Mis amigas son todas mujeres que se consideran a sí mismas, como se empezó a decir ya en los 60 y se sigue haciendo, “liberadas”. Es decir, tienen estudios (universitarias todas), carrera profesional y una familia con la que han compaginado todo lo anterior. Cada una tiene sus matices, políticamente hablando. Pero su “liberalización” incluye algo muy importante: no son esclavas de ninguna ideología. Quiero decir, plantean, escuchan e, incluso, cambian de opinión a veces. Un tema que salió a colación el otro día en el aperitivo fue por qué las mujeres no se parecían más a los hombres en sus carreras profesionales si estaban igual o mejor formadas que ellos. Lo ponía sobre la mesa una de ellas, con una hija dotadísima para las ciencias, pero que al final había decidido cursar “Trabajo Social” en vez de una ingeniería, para frustración de sus padres.
Madre mía, el tema de los temas. Una cuestión que mi amiga Susan Pinker desarrolló en un libro imprescindible que se publicó en 2009: “La paradoja sexual. De mujeres, hombres y de la verdadera frontera de género”. Y que le causó, por cierto, infinidad de problemas. Hasta el punto de que tuvo que cerrar su blog, muy activo y documentado. Sufrió ataques de lo más feo. Todo por atreverse a analizar las diferencias biológicas entre los cerebros masculinos y femeninos y sus disparidades en cuanto al aprendizaje y el desarrollo. Y a los problemas de cada uno. De eso hace más de 10 años. Pero no me atrevería a decir que ahora lo tendría más fácil.
Susan trabajó como psicóloga clínica durante años. Por su consulta pasaban chicos con problemas de dislexia, autismo y, rara vez, alguna chica. Al cabo de unos años quiso hacer un seguimiento. Y les pregunté a mis amigas que iban sorbiendo el vermú: ¿qué pensáis que había sido de ellos? Ninguna se atrevió a lanzar una respuesta. Pues veréis, Susan constató que muchos de esos chicos con problemas habían conseguido desarrollar sus capacidades en sectores como las matemáticas, la programación, etc. También muchos habían alcanzado el éxito profesional y estaban ganando dinero. Mientras tanto, las brillantes y aplicadas niñas, con su dominio del lenguaje, que se expresaban con más fluidez que sus compañeros y sacaban mejores notas en el colegio y en el instituto, no estaban ocupando puestos de los considerados de poder. Alguna incluso había renunciado a su carrera profesional.

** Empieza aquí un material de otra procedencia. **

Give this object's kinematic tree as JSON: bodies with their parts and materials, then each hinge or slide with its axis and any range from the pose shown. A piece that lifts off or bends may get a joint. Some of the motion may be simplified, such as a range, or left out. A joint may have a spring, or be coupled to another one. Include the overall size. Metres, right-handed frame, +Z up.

Aquí todas nos pusimos a hablar a la vez. Cada una trajo un caso. Yo recordé que mi peluquero se casó (o se juntó, no sé) con una chica que era abogada. Una mujer “liberada”, sin hijos y que se ganaba la vida. Con el tiempo empecé a verla por la peluquería. Ordenando cosas, redecorando, trayendo género distinto. Incluso lavando alguna cabeza si andaban apurados. En resumen: se lo pasaba mejor en ese nuevo mundo, charlando con gente y compartiendo intereses y horarios con su pareja. Y tan contenta. Otra de mis amigas recordó el caso de una brillante tiburona de las finanzas que ahora tiene una empresa de catering y que hace… tartas. No conocían ningún caso en que un hombre hubiera hecho eso. Salvo un compañero de trabajo que tuvo una crisis, lo dejó todo y se fue a viajar por el mundo. Pero no parecía lo mismo. Y la pregunta era: ¿para eso tanto estudiar? La explicación de Susan Pinker es compleja, pero puede resumirse en que, en general, mujeres y hombres necesitan diferentes cosas para estar satisfechos. Las mujeres no tienen por qué sentirse realizadas con lo mismo que ellos. De hecho, a las mujeres les importan menos los factores externos (dinero y reconocimiento) que a los hombres a la hora de valorar los trabajos.
Quizá fuimos demasiado optimistas pensando que en un entorno que anima a las mujeres a realizarse no habría diferencias. Los ejemplos que vertimos durante el aperitivo eran meras anécdotas. No sirven para sacar conclusiones de nada. Pero es la ciencia la que refuta la noción de que los dos sexos son simétricos. Y esto no gusta a todo el mundo y por eso Susan tuvo que cerrar el blog. Fue una lástima.